Australia has decided to block foreign citizens coming from South Korea from entering the country in another negative turn of events for global travel.
The hope is that keeping citizens from China, Iran and South Korea out of Australia will mean Australia's outbreak is smaller.
Passengers from Italy will also be subject to more stringent health assessments, they will also face questions from quarantine officials.
Media are also reporting that Australia may decide to implement more travel bans or screening with European nations.

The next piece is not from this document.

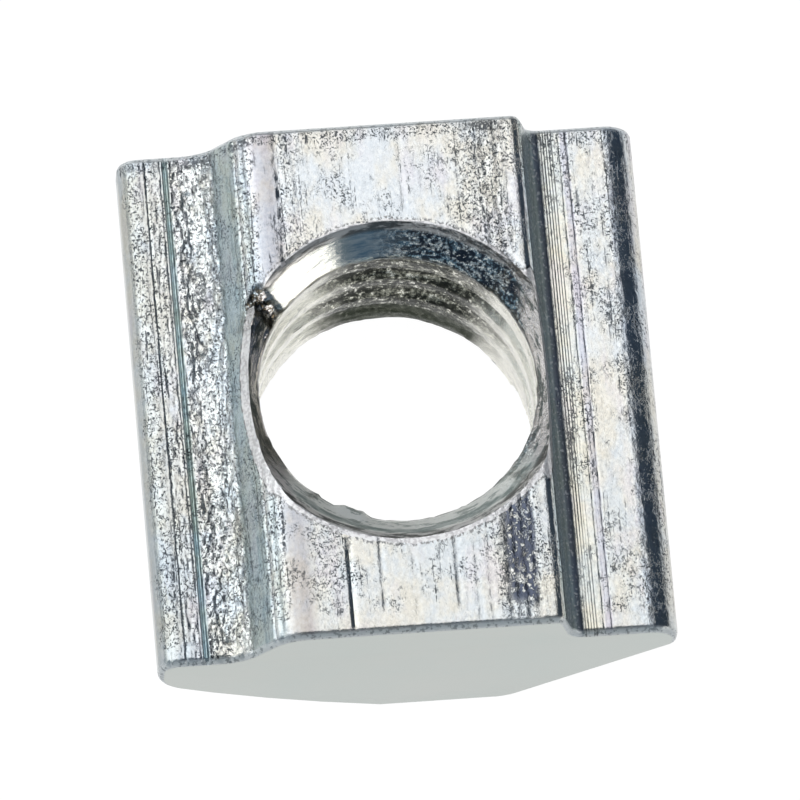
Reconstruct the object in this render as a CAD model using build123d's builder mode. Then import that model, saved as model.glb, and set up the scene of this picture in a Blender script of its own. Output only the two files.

Australian officials are still encouraging people not to panic buy and that they should continue living normally. Toilet paper is now being rationed at Coles Group Limited (ASX: COL) and Woolworths Group Ltd (ASX: WOW) supermarkets. And other non-perishable food is fast flying off the shelves.
Australian travel shares were mixed on the news. Australia has a connection with South Korea, but it's not the same as the link with China.
The Webjet Limited (ASX: WEB) share price ended slightly down. The Corporate Travel Management Ltd (ASX: CTD) share price dropped another 6.5%. The Sydney Airport Holdings Pty Ltd (ASX: SYD) share price fell 1.7%.
In Sydney Airport's January 2020 passenger update, it showed that South Korea was the seventh highest nationality travelling through Sydney Airport. So, no South Korea passengers may mean a noticeable hit to Sydney Airport's total passengers and earnings.
Foolish takeaway
The share returns are one thing (and uncertain), but the human effects of the coronavirus are having an effect and it seems it will continue to spread for some time.